ENTRIES SUPPLIED
<<<<

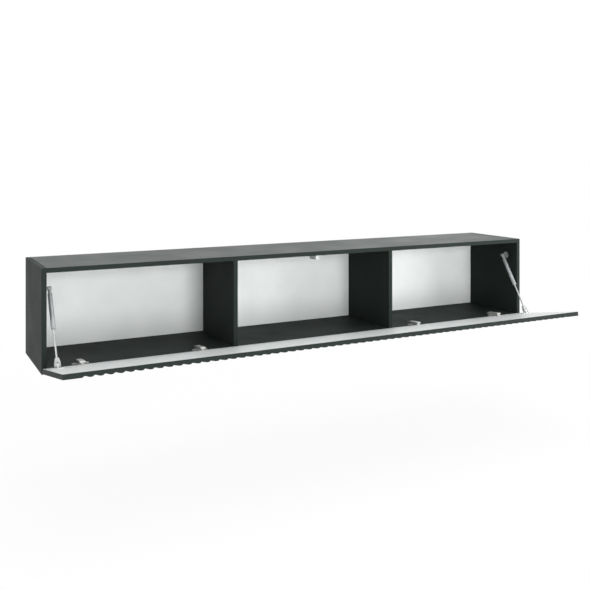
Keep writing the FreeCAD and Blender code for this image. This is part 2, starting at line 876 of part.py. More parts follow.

>>>>
<<<<

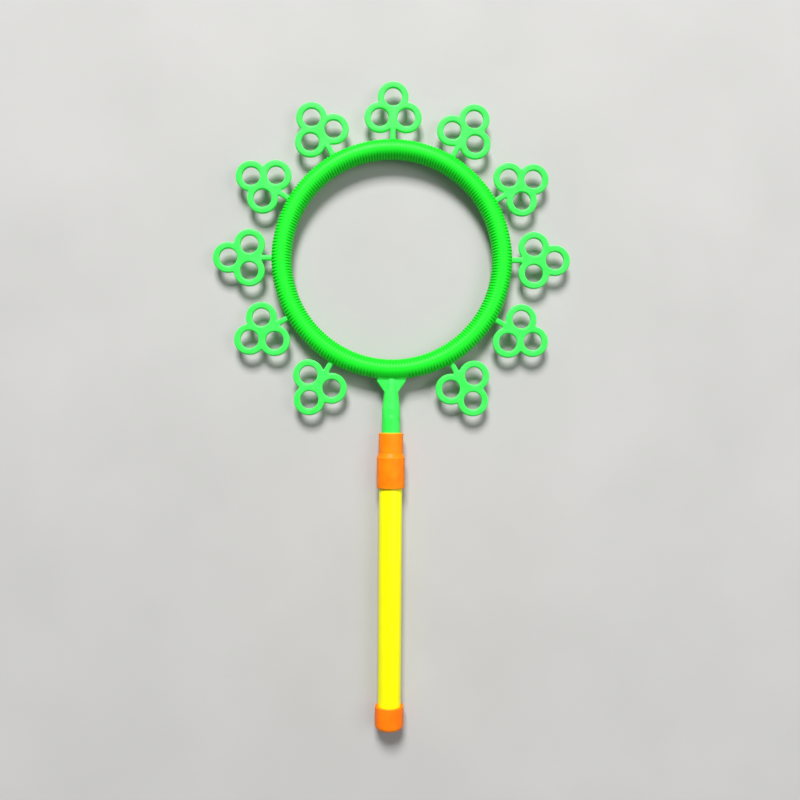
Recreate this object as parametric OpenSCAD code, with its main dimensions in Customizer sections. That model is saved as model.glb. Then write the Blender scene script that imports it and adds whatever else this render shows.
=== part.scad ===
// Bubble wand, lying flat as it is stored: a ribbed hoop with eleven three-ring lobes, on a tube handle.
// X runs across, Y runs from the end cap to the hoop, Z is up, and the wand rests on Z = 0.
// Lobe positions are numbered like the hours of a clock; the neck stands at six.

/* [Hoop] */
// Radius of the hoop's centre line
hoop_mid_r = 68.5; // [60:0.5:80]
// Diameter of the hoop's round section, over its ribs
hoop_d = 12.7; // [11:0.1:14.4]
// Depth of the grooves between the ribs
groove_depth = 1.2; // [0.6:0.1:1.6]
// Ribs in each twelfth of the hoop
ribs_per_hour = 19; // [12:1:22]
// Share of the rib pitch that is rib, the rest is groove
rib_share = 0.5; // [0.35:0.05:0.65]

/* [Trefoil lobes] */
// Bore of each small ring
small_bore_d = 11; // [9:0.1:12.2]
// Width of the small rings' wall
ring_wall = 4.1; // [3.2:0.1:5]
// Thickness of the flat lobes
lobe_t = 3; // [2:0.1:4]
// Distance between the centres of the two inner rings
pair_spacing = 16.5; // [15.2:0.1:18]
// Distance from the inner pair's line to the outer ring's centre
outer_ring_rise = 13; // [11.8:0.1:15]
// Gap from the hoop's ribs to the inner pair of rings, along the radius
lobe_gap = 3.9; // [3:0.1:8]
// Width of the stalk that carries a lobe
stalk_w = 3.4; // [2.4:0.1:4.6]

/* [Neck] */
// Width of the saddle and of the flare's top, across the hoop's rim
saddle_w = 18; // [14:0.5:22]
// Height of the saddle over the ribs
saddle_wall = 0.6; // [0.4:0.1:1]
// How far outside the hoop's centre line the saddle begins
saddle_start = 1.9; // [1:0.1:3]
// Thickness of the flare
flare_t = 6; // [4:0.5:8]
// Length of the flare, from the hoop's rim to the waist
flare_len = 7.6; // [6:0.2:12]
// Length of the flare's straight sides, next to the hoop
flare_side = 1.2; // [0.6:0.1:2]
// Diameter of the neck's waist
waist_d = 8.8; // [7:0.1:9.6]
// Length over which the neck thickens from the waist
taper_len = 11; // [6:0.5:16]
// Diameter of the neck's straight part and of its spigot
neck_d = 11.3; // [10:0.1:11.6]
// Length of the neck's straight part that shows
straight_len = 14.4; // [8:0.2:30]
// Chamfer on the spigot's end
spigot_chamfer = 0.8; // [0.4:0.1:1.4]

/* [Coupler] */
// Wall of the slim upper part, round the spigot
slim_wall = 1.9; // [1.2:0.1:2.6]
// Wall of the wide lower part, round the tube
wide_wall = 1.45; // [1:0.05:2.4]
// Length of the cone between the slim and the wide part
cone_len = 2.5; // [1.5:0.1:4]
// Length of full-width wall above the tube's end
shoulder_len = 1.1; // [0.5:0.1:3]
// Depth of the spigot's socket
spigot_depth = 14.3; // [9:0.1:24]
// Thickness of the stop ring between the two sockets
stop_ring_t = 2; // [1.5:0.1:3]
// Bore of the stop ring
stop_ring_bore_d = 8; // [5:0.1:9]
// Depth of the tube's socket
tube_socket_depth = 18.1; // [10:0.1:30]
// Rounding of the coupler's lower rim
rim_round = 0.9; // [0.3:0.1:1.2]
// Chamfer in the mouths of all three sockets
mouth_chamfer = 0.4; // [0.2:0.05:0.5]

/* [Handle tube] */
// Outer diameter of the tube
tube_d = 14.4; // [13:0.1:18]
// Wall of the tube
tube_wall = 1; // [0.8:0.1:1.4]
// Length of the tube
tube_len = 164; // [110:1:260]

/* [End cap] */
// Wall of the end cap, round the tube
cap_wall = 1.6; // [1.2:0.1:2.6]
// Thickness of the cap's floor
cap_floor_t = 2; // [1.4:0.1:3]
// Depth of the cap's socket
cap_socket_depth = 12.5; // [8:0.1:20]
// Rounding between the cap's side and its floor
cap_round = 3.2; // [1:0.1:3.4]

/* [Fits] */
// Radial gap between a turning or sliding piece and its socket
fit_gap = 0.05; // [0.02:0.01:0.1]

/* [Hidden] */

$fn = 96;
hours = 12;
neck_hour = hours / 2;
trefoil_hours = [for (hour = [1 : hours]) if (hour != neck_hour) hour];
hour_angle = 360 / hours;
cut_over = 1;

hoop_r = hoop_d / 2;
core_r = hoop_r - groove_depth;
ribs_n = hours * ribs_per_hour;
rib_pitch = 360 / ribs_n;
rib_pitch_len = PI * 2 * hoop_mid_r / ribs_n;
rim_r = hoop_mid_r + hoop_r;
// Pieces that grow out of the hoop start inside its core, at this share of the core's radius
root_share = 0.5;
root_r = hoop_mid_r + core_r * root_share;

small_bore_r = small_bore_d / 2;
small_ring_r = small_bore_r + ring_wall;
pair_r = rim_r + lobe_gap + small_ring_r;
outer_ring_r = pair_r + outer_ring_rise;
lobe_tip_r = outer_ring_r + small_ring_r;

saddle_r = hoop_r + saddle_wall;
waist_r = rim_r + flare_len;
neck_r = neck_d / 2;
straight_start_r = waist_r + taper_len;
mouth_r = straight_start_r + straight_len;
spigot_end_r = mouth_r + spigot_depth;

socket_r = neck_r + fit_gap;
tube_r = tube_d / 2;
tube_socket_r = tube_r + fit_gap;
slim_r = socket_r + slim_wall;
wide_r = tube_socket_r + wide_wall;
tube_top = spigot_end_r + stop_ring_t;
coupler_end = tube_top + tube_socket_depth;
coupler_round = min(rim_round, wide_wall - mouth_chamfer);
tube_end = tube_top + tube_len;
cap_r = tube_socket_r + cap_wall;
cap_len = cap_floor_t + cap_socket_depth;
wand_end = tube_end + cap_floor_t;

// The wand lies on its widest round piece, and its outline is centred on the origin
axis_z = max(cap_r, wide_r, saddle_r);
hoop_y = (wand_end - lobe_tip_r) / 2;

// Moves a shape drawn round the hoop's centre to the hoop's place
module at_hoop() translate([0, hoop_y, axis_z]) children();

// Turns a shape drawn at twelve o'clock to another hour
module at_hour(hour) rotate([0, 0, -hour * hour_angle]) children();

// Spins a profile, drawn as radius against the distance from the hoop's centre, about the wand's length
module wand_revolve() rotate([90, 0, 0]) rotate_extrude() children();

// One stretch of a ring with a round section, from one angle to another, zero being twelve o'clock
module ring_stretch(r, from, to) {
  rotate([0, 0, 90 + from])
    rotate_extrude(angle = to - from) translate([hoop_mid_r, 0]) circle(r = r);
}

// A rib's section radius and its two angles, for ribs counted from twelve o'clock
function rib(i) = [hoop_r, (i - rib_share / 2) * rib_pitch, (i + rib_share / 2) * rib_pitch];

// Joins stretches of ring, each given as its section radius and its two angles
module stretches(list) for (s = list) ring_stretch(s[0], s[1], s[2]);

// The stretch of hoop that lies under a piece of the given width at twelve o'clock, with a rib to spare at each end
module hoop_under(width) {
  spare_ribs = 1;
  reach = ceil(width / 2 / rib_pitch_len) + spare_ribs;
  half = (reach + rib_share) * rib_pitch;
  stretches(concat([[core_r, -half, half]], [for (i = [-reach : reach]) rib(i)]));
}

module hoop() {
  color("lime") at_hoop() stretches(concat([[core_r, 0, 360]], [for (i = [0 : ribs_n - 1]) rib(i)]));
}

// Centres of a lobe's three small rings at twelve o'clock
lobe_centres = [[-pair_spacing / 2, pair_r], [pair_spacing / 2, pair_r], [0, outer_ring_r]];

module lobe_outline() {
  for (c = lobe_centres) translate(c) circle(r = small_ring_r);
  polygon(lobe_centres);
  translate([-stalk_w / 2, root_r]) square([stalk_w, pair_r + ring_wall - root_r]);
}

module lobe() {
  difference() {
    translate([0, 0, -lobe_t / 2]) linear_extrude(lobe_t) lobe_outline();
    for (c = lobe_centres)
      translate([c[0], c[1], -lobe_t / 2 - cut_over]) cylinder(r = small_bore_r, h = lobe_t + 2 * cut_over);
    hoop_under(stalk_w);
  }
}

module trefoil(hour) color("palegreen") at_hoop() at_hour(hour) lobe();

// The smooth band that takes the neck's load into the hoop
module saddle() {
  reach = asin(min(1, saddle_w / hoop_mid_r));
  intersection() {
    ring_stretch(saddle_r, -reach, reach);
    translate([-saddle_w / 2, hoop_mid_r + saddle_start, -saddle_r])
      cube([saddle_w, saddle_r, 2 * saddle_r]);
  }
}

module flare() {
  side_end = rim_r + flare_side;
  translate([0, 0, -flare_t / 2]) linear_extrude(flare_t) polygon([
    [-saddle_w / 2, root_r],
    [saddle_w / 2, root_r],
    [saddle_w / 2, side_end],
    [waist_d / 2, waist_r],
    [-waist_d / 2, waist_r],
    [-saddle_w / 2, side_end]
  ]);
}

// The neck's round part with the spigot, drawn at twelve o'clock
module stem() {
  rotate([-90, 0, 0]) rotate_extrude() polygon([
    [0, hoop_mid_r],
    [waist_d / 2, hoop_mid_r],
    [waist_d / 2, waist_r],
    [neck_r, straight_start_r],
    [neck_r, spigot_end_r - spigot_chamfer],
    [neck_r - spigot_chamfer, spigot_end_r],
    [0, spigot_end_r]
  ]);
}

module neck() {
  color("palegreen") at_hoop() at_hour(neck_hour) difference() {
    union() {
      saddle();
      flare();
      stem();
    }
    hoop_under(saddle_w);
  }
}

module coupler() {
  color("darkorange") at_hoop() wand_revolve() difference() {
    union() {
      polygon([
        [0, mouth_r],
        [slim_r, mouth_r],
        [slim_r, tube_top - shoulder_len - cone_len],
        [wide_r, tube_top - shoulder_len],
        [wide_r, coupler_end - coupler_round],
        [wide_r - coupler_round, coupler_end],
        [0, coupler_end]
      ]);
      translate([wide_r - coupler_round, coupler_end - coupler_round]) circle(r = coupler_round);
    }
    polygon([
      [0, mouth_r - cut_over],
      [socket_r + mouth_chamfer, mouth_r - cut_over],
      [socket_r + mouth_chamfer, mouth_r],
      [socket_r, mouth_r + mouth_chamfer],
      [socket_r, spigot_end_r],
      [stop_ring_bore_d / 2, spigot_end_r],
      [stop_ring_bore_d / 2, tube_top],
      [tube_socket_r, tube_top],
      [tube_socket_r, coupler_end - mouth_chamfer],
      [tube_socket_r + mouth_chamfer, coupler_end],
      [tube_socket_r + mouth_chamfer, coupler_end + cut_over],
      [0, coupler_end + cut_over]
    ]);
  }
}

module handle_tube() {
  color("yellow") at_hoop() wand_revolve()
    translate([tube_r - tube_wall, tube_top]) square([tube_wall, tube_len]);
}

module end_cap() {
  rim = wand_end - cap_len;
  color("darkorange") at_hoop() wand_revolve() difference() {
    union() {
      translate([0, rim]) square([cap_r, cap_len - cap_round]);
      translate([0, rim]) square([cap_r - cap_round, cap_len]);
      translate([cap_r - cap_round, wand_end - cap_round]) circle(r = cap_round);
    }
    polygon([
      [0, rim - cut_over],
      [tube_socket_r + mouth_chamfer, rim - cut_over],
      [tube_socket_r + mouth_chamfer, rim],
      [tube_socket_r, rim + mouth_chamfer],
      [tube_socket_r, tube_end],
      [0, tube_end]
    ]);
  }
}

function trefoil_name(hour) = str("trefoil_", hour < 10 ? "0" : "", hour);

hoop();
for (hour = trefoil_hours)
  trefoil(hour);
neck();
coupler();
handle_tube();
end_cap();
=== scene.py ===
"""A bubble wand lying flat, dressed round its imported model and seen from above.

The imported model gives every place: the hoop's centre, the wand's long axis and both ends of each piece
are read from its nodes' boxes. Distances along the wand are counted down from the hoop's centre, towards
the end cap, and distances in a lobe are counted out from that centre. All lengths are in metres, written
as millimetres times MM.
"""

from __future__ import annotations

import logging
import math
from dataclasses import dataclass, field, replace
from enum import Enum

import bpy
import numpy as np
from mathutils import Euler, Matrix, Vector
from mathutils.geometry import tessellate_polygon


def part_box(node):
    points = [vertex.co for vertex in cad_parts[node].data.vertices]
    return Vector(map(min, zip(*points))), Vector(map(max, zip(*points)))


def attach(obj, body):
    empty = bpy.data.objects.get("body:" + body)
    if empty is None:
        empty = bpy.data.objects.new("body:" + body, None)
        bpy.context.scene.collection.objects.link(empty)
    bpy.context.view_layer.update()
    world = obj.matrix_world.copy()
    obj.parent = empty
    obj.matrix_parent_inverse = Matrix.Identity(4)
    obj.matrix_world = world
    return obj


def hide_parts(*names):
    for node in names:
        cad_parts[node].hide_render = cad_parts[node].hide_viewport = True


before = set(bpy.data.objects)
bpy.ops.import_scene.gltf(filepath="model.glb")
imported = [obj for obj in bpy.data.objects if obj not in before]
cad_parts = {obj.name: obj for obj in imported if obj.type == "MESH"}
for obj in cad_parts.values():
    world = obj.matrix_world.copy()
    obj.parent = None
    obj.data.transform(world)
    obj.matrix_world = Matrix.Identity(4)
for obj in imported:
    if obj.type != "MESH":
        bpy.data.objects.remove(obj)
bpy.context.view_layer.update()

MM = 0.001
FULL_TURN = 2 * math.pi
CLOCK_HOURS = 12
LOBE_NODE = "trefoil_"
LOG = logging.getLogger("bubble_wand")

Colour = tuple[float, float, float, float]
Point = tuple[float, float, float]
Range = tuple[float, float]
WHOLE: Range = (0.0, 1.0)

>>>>
<<<<

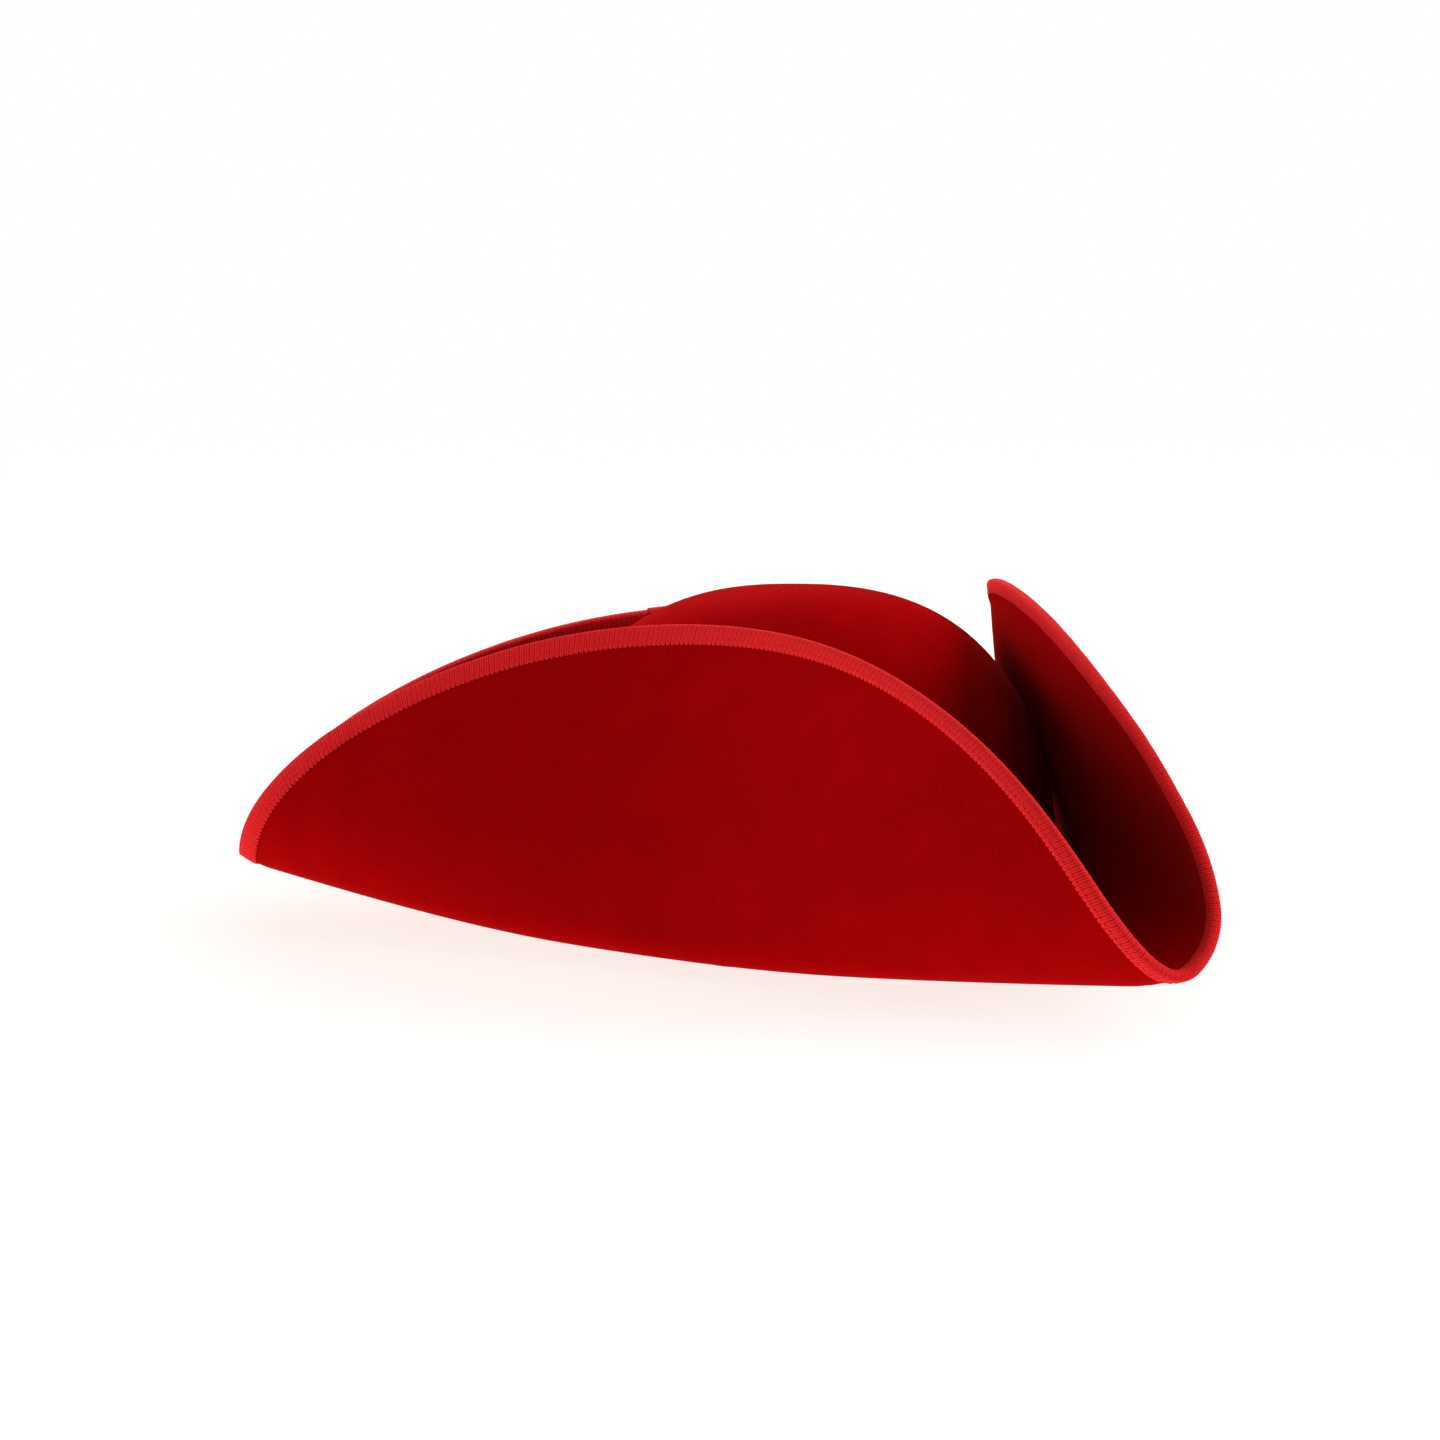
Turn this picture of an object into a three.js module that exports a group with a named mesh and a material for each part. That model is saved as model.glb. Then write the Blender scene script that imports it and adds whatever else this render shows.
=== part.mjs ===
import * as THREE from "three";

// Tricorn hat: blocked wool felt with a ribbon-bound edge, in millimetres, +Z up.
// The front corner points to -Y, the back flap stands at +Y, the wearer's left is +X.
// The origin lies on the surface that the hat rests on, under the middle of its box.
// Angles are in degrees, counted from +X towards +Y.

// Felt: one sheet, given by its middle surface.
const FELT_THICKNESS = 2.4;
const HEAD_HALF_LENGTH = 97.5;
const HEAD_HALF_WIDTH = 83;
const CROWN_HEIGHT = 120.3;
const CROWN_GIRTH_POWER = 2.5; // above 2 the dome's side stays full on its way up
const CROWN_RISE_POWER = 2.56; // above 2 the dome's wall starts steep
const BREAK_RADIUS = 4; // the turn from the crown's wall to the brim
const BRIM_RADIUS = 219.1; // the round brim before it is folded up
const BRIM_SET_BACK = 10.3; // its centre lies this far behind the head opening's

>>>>

WHAT YOU HAVE TO DO
Which lines hold the word "else"? Show each one.

RESPONSE TO THIS TASK
Recreate this object as parametric OpenSCAD code, with its main dimensions in Customizer sections. That model is saved as model.glb. Then write the Blender scene script that imports it and adds whatever else this render shows.
Turn this picture of an object into a three.js module that exports a group with a named mesh and a material for each part. That model is saved as model.glb. Then write the Blender scene script that imports it and adds whatever else this render shows.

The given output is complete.